*Aim*
Write out exactly the lines below that run from the one containing "depsgraph = bpy.context.evaluated_depsgraph_get()" through the one containing "frame = import_model()", both included, with no other lines.

*Data excerpt*
▶
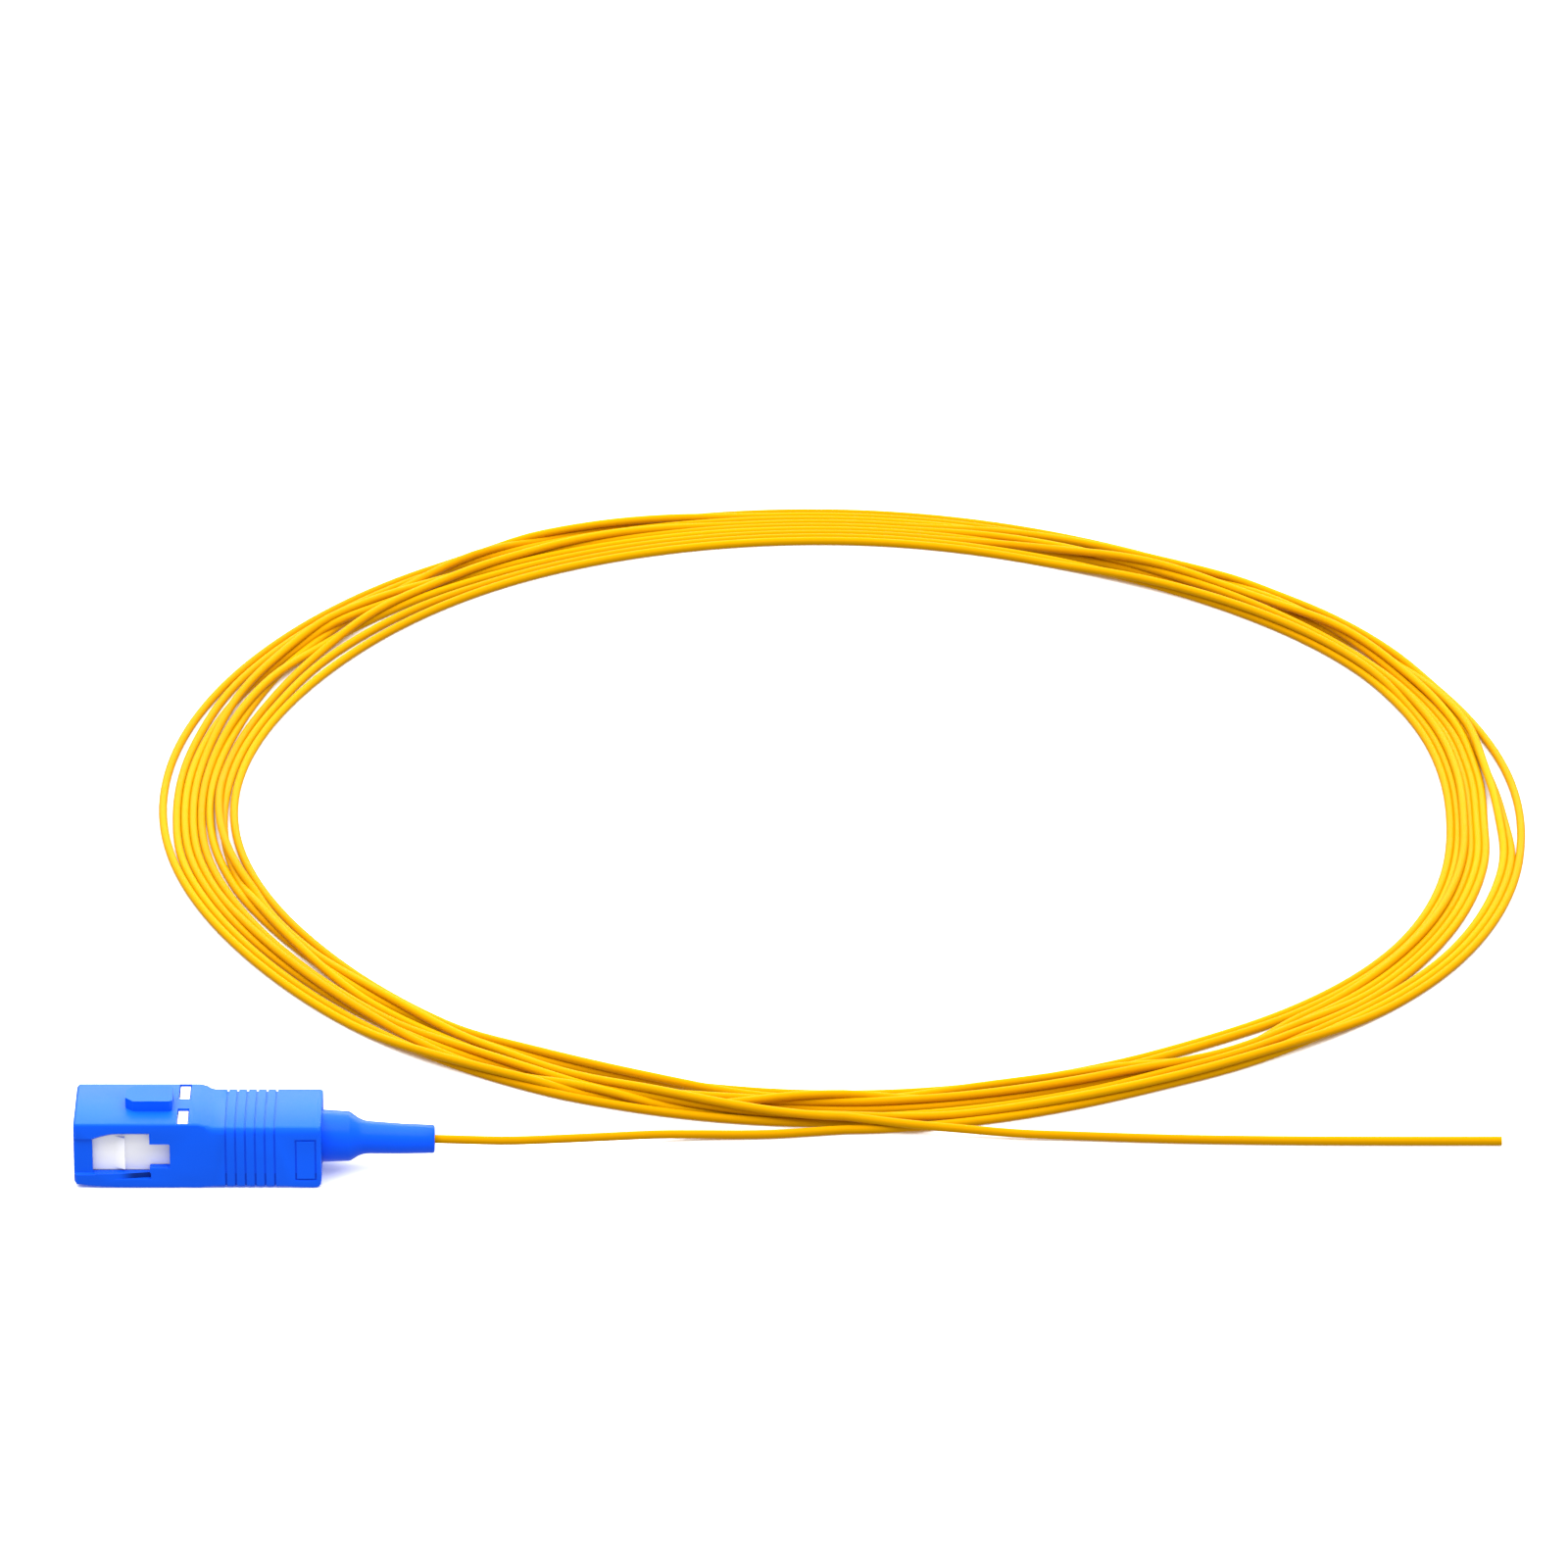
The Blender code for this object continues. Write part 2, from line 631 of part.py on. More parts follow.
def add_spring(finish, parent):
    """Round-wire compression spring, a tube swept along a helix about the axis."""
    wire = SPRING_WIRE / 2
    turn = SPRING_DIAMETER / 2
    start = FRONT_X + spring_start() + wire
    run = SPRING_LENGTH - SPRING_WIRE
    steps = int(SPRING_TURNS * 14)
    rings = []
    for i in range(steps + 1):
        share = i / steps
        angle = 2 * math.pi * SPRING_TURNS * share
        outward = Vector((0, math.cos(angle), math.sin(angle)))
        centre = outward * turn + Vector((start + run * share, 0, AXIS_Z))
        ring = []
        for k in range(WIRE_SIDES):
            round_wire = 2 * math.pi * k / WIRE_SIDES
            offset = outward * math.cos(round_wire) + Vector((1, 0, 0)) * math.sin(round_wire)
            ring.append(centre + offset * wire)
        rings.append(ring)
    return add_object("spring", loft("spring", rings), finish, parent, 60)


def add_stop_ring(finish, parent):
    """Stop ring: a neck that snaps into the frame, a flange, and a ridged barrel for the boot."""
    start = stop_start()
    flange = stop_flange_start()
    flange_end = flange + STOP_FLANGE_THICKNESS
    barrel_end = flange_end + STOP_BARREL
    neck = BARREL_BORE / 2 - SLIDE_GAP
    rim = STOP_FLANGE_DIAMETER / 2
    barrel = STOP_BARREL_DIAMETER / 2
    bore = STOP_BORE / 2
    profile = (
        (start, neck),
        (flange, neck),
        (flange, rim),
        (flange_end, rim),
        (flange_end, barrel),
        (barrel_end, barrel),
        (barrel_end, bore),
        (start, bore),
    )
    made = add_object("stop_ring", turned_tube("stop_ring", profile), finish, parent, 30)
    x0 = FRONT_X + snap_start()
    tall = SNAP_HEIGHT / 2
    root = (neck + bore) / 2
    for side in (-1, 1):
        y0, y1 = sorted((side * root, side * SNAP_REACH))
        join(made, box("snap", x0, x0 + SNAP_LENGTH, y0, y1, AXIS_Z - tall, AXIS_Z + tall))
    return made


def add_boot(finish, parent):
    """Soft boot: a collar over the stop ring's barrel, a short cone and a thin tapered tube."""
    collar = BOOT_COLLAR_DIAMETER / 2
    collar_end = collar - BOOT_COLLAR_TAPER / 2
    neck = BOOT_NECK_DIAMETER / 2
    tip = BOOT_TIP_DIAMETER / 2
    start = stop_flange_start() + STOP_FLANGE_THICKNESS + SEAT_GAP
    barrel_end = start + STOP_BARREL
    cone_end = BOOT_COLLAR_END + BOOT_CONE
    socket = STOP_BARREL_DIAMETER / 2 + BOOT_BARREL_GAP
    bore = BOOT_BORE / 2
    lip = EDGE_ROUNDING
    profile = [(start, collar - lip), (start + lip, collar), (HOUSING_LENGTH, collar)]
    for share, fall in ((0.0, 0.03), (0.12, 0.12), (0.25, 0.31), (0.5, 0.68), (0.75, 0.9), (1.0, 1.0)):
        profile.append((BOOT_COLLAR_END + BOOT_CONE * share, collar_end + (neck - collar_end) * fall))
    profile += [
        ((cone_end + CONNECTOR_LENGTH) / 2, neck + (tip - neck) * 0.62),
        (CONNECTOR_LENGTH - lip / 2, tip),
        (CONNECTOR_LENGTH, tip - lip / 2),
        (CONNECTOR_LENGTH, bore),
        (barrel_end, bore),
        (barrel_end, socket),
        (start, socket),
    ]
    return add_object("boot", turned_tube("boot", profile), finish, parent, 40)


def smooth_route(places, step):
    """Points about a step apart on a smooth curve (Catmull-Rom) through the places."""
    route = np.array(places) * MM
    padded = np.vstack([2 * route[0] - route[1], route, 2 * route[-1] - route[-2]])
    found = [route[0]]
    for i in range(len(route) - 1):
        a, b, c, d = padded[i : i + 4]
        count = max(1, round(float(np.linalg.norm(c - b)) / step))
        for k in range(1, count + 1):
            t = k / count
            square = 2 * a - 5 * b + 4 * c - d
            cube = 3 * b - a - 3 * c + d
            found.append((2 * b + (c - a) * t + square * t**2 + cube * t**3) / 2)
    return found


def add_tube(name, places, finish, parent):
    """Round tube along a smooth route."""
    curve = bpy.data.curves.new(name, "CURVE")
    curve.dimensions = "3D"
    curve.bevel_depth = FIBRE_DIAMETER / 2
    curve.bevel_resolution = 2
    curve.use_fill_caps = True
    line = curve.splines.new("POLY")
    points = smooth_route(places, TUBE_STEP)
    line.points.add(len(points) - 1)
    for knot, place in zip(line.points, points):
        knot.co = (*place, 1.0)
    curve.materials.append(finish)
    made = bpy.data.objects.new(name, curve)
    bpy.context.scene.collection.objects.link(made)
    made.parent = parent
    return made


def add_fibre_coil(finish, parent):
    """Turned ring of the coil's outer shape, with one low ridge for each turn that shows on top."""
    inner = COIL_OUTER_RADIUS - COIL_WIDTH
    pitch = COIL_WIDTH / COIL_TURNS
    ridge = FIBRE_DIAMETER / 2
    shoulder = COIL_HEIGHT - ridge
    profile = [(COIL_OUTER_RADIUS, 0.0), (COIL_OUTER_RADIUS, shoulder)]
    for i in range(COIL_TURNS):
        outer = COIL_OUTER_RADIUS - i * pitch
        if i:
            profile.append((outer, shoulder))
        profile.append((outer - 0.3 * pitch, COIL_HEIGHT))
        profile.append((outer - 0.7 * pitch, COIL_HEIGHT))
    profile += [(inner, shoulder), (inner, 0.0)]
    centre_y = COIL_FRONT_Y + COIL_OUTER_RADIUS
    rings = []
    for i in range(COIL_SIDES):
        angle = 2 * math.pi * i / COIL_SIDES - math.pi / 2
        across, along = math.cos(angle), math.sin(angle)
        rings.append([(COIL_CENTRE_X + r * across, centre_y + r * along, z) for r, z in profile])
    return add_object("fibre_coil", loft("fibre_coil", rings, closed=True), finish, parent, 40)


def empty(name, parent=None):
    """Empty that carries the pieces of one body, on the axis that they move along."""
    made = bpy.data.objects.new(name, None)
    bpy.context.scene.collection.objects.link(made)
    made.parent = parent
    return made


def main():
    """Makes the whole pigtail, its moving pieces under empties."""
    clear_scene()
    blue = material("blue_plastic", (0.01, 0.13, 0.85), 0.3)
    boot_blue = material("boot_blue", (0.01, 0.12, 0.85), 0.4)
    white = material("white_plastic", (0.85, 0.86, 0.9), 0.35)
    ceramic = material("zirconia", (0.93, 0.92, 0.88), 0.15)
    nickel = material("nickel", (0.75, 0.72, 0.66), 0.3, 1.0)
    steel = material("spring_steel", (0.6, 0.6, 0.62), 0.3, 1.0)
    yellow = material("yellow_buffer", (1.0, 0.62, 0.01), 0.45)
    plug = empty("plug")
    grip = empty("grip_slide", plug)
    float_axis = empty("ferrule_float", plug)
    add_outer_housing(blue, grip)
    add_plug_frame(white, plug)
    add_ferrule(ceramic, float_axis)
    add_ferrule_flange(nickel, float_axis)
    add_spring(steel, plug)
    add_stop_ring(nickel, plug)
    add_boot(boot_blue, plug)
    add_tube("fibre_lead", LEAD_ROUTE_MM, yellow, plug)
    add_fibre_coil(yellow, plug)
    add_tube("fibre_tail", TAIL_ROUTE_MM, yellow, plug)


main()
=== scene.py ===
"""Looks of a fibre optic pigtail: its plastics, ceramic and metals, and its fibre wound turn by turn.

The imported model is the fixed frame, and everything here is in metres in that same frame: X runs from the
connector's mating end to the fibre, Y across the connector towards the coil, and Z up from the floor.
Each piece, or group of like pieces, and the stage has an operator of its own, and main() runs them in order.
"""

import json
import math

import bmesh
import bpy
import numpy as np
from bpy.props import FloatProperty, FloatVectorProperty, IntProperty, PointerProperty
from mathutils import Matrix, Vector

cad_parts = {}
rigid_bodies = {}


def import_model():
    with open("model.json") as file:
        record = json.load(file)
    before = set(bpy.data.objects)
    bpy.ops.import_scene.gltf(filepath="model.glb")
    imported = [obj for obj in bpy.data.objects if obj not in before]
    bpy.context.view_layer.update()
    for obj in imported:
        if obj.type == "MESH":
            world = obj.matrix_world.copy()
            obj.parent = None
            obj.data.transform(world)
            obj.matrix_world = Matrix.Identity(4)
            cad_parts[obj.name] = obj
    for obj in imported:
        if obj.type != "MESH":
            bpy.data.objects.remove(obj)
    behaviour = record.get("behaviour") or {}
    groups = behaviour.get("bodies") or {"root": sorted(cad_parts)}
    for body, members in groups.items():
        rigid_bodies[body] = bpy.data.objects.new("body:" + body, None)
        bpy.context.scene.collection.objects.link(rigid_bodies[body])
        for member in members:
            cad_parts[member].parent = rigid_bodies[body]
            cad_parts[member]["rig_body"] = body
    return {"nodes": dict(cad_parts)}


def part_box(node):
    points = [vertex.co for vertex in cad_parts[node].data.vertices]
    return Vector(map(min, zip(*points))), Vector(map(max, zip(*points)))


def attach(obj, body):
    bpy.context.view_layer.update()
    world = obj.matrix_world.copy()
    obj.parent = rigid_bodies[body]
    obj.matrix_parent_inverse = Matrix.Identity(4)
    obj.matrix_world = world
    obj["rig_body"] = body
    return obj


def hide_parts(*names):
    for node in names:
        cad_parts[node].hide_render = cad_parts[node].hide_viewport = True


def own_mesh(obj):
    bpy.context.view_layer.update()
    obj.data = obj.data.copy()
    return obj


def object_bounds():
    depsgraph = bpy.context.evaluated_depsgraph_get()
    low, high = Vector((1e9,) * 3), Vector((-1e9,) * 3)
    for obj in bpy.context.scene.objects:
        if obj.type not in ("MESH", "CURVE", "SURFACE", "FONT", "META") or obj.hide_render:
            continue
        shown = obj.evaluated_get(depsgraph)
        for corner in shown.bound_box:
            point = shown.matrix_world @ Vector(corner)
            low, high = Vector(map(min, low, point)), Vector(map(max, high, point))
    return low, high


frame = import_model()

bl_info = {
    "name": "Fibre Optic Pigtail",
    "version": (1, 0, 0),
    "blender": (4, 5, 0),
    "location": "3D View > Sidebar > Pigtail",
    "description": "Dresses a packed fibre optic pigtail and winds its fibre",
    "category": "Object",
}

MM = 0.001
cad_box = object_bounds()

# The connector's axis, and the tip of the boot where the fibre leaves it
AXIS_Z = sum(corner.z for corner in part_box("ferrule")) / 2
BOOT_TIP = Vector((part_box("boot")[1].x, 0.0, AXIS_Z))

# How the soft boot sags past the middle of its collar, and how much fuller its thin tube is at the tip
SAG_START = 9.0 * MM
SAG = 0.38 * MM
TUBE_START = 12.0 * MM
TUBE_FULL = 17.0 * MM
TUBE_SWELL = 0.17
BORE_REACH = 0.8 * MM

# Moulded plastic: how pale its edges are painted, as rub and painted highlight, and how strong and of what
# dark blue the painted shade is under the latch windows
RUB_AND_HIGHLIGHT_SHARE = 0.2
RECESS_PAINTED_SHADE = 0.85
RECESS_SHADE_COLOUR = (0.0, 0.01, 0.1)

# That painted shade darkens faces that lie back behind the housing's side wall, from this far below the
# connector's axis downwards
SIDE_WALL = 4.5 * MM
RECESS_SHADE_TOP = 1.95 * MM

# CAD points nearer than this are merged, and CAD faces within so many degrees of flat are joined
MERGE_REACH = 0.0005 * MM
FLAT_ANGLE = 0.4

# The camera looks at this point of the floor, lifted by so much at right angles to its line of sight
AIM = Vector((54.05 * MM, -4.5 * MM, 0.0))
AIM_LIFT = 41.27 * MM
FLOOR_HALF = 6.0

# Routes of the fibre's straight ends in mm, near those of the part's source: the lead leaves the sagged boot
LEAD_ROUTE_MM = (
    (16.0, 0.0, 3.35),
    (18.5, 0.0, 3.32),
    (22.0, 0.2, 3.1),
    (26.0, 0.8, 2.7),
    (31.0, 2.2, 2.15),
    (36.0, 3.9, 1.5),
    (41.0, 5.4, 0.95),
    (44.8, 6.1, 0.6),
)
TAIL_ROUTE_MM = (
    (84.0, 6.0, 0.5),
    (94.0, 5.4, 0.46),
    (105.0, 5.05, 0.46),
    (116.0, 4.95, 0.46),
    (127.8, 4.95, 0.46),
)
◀
*Solution to the problem*
    depsgraph = bpy.context.evaluated_depsgraph_get()
    low, high = Vector((1e9,) * 3), Vector((-1e9,) * 3)
    for obj in bpy.context.scene.objects:
        if obj.type not in ("MESH", "CURVE", "SURFACE", "FONT", "META") or obj.hide_render:
            continue
        shown = obj.evaluated_get(depsgraph)
        for corner in shown.bound_box:
            point = shown.matrix_world @ Vector(corner)
            low, high = Vector(map(min, low, point)), Vector(map(max, high, point))
    return low, high


frame = import_model()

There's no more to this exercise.